43. How Not to Write a Novel. 200 Classic Mistakes and How to Avoid Them--A Misstep-by-Misstep Guide by Howard Mittelmark and Sandra Newman
"...if you have perversely refused to use the lessons offered in this book as we inteded, and instead avoided each of the mistakes we describe, perhaps you now find yourself a published author. In that case, our follow-up book, How Not to Make a Living Wage, will be indispensable."
Let that quote act as a word of warning: this book is a total smart-ass. And I love it.
Especially in the world of fiction the ground rules for what is proper and what is not, both grammatically and topics-wise, keep on changing. Back in the early 1900s you could only refer to a sex scene by having the characters disappear for a while and then return again. Now, that kind of a treatment would seem awfully prudish. Style-wise, if you try to write a work of fiction by following Strunk&White, you'll soon be in trouble. This book thus earns a tip of my hat: it acknowledges that there is a multitude of ways to write good novels, but there are only a handful of ways that will definitely have your prospective editor throw your novel out the window in disgust.

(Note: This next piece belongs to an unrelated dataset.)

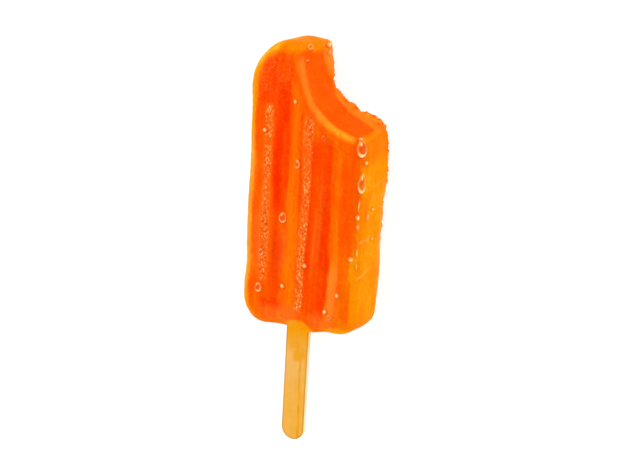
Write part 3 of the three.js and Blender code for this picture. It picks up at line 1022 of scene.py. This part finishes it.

Also note: the authors are actual editors who have gone through piles and piles of terrible writing (and chucked them out), so they know what they are talking about.
The book is written as a guide to how to never get published, ranging from examples of boring setups, flat or too perfect/too disgusting characters to airing out weird conspiracy theories with no connection to the plot or never doing any background work about the people or settings the author writes about. Each section begins with a brief description of the possible downfalls, and then introduces all of them via examples written by the authors. Which usually are, like I said, very smart-ass and full of bad writing beyond just the problem they illustrate. A beginning of one such example that made me almost spill my coffee:
Candida couldn't help but think that her condition was a mixed blessing...
Yup. You'll get a kick out of all the names and the misuse of foreign words in these examples. Their headings also gave me a chuckle. Some examples:
"Failing the Turing Test" (writing a character who shows no emotions)
"'And One Ring to Bind Them!', Said the Old Cowpoke" (about changing genre in midstream)
"The Gum on the Mantelpiece" (of course a reference to Chekhov's gun)
Also, there is a special section called "If There Must Be a Cat, Do Not for the Love of God Name It..."
I'd highly recommend this to any unpublished author for the insight it gives, any published author for double-checks and sighs of relief and finally, for everyone who just likes funny writing. Also, this should be required reading for anyone who tries their hand at the Bulwer-Lytton "It was a dark and stormy night... competition!